■ GIVEN EXERCISE ■
Locate each line holding the string "with" and copy it.

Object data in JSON
<<<<

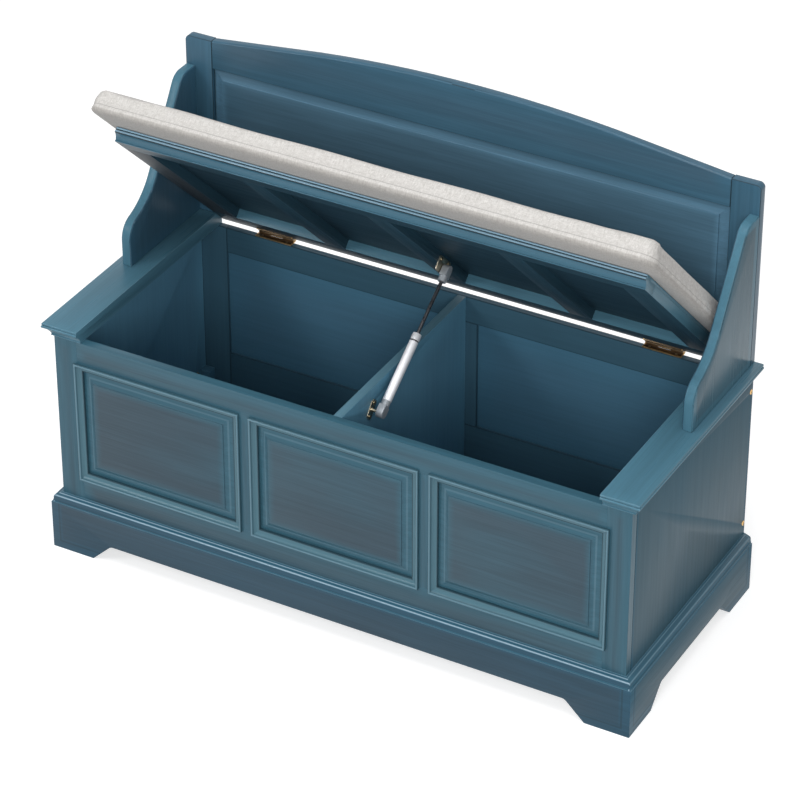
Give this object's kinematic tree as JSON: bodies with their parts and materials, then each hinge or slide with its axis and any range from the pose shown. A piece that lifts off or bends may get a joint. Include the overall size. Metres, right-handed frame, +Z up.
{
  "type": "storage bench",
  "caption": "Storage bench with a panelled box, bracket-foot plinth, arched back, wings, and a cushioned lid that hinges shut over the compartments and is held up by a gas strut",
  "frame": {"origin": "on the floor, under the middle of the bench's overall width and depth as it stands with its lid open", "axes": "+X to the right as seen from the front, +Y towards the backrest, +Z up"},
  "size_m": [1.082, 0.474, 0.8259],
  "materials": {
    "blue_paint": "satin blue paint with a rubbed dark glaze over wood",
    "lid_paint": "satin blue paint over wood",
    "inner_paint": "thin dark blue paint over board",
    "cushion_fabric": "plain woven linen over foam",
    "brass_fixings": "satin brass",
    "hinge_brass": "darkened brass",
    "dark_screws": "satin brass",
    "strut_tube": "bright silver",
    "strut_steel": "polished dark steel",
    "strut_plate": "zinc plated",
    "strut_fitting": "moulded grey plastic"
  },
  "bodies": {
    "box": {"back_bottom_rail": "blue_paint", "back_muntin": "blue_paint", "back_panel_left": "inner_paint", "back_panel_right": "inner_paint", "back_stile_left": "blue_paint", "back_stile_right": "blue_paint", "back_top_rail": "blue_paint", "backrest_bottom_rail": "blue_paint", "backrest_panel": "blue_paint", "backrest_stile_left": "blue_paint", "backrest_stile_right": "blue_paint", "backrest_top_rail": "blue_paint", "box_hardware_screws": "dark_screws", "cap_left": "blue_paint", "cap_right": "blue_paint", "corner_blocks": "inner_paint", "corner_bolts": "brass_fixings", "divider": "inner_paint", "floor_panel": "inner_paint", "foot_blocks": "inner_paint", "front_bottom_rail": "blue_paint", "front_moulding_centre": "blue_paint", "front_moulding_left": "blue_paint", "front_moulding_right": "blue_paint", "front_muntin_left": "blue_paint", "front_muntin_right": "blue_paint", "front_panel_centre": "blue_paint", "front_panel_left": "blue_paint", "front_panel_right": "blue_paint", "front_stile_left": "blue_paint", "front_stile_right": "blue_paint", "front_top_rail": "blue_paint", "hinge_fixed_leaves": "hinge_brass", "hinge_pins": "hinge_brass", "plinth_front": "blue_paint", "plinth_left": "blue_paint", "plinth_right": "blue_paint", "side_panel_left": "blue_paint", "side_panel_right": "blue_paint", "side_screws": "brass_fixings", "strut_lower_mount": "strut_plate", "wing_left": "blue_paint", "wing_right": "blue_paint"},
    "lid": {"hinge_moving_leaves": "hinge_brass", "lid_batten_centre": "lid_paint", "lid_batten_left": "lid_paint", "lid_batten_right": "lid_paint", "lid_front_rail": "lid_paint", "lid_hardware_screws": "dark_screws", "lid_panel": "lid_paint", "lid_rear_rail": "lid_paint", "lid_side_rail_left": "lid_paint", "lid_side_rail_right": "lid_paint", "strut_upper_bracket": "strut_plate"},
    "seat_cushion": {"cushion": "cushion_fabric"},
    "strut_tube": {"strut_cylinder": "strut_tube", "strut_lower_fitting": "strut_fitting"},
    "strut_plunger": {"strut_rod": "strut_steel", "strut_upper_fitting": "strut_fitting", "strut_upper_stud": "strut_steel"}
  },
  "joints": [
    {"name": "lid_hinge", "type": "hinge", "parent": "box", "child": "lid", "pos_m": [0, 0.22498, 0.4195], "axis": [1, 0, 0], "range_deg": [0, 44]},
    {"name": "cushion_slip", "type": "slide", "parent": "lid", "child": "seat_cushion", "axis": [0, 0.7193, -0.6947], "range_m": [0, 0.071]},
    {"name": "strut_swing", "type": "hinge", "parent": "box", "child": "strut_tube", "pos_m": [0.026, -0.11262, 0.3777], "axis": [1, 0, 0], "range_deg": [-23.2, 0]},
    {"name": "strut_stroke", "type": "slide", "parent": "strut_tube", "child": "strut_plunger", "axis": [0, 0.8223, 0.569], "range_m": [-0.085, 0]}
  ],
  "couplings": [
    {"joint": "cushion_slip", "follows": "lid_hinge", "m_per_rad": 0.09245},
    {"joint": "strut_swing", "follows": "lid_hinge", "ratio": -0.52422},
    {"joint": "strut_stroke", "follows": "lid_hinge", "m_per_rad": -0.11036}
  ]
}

>>>>
<<<<

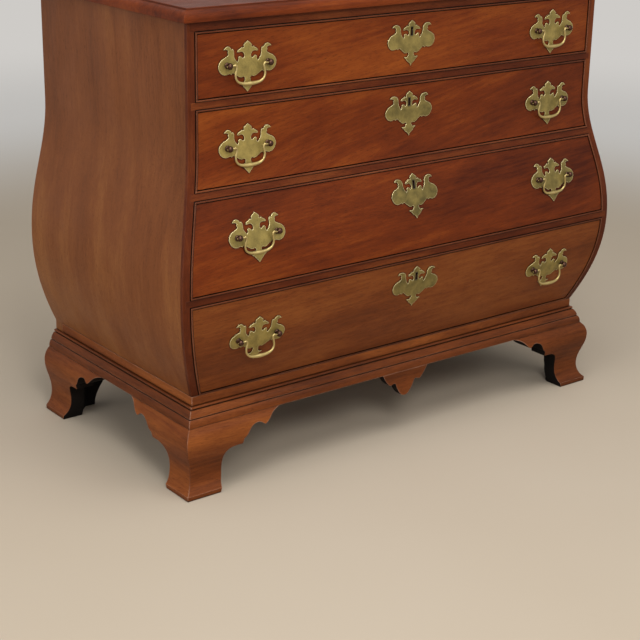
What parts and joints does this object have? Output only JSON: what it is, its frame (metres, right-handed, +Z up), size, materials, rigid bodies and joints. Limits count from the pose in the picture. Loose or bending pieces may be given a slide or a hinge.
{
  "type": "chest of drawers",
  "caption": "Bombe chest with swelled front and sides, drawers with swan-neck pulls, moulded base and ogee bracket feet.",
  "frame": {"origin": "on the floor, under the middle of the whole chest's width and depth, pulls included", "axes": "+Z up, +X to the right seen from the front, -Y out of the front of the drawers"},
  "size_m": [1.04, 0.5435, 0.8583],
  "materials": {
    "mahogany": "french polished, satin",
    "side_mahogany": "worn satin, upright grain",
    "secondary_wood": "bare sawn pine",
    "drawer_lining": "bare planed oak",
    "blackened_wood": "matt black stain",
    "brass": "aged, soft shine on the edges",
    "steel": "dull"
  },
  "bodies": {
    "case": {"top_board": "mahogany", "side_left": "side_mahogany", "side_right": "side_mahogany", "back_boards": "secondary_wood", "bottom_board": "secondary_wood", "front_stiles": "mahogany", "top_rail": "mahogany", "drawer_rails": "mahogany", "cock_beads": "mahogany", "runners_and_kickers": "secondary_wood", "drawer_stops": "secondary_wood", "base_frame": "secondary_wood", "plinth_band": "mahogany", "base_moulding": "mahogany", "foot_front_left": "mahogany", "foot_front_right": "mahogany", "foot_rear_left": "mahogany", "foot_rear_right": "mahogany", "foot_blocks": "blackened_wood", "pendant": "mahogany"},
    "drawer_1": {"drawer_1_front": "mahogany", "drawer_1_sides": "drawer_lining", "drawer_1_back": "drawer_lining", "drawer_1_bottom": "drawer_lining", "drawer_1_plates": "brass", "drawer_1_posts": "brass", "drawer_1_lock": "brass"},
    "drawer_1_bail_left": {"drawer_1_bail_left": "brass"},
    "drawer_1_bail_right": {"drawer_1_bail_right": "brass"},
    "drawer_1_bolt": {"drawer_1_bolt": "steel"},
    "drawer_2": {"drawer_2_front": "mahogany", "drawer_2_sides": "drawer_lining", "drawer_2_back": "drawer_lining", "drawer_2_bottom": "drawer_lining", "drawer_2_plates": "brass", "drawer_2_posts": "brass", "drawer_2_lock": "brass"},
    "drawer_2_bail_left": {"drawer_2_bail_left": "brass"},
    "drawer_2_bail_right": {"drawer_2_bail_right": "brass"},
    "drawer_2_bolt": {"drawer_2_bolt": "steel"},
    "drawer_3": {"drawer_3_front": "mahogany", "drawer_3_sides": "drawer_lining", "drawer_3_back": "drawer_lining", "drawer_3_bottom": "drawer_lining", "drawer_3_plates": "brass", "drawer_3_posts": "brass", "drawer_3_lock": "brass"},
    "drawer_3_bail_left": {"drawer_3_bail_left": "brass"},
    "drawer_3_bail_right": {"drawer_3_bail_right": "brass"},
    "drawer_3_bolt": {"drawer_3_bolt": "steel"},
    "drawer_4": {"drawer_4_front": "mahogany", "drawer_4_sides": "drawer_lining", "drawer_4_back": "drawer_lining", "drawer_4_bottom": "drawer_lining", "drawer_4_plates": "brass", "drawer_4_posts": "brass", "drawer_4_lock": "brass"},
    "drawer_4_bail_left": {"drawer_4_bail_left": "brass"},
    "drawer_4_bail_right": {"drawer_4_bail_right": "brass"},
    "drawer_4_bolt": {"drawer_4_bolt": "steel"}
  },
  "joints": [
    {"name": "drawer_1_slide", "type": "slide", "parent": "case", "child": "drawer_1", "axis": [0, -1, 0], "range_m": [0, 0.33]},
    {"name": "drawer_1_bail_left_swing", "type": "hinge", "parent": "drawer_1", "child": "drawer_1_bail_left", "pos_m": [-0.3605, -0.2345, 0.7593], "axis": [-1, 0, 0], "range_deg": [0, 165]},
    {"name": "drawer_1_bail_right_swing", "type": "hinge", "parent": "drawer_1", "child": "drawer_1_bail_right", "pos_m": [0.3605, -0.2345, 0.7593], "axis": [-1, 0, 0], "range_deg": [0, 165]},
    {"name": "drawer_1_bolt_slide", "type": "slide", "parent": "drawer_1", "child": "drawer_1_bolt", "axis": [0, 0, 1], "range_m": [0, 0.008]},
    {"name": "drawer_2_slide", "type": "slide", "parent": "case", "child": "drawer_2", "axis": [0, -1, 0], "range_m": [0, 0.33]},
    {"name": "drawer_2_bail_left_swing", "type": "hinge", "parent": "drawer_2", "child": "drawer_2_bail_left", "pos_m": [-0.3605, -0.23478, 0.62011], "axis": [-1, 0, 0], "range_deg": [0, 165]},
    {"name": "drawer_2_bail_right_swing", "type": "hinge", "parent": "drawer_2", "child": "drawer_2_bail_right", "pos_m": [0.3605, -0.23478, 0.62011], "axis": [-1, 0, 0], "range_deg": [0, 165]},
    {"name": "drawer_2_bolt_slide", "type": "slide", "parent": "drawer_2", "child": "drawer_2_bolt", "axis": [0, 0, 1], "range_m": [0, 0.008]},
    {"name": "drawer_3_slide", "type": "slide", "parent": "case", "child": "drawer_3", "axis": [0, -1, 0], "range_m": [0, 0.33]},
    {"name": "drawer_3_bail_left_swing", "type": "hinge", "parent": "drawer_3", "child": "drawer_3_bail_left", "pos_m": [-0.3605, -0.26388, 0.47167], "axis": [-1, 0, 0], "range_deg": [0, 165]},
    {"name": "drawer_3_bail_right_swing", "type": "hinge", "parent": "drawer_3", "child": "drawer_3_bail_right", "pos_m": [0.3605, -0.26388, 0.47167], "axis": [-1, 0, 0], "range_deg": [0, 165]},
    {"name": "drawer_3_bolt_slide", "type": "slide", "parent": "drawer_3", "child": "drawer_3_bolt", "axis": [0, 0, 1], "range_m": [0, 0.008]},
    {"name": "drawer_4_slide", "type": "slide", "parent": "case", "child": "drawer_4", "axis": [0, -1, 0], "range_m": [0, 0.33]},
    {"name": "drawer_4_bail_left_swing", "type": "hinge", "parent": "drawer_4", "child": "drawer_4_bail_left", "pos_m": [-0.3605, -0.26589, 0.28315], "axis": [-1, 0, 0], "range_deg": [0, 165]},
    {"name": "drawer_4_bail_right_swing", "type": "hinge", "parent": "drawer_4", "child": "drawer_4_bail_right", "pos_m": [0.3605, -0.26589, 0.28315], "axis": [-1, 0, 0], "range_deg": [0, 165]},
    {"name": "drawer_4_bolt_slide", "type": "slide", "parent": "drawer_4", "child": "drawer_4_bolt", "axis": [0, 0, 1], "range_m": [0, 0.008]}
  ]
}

>>>>

■ PROBLEM SOLUTION ■
Give this object's kinematic tree as JSON: bodies with their parts and materials, then each hinge or slide with its axis and any range from the pose shown. A piece that lifts off or bends may get a joint. Include the overall size. Metres, right-handed frame, +Z up.
  "caption": "Storage bench with a panelled box, bracket-foot plinth, arched back, wings, and a cushioned lid that hinges shut over the compartments and is held up by a gas strut",
  "frame": {"origin": "on the floor, under the middle of the bench's overall width and depth as it stands with its lid open", "axes": "+X to the right as seen from the front, +Y towards the backrest, +Z up"},
    "blue_paint": "satin blue paint with a rubbed dark glaze over wood",
  "caption": "Bombe chest with swelled front and sides, drawers with swan-neck pulls, moulded base and ogee bracket feet.",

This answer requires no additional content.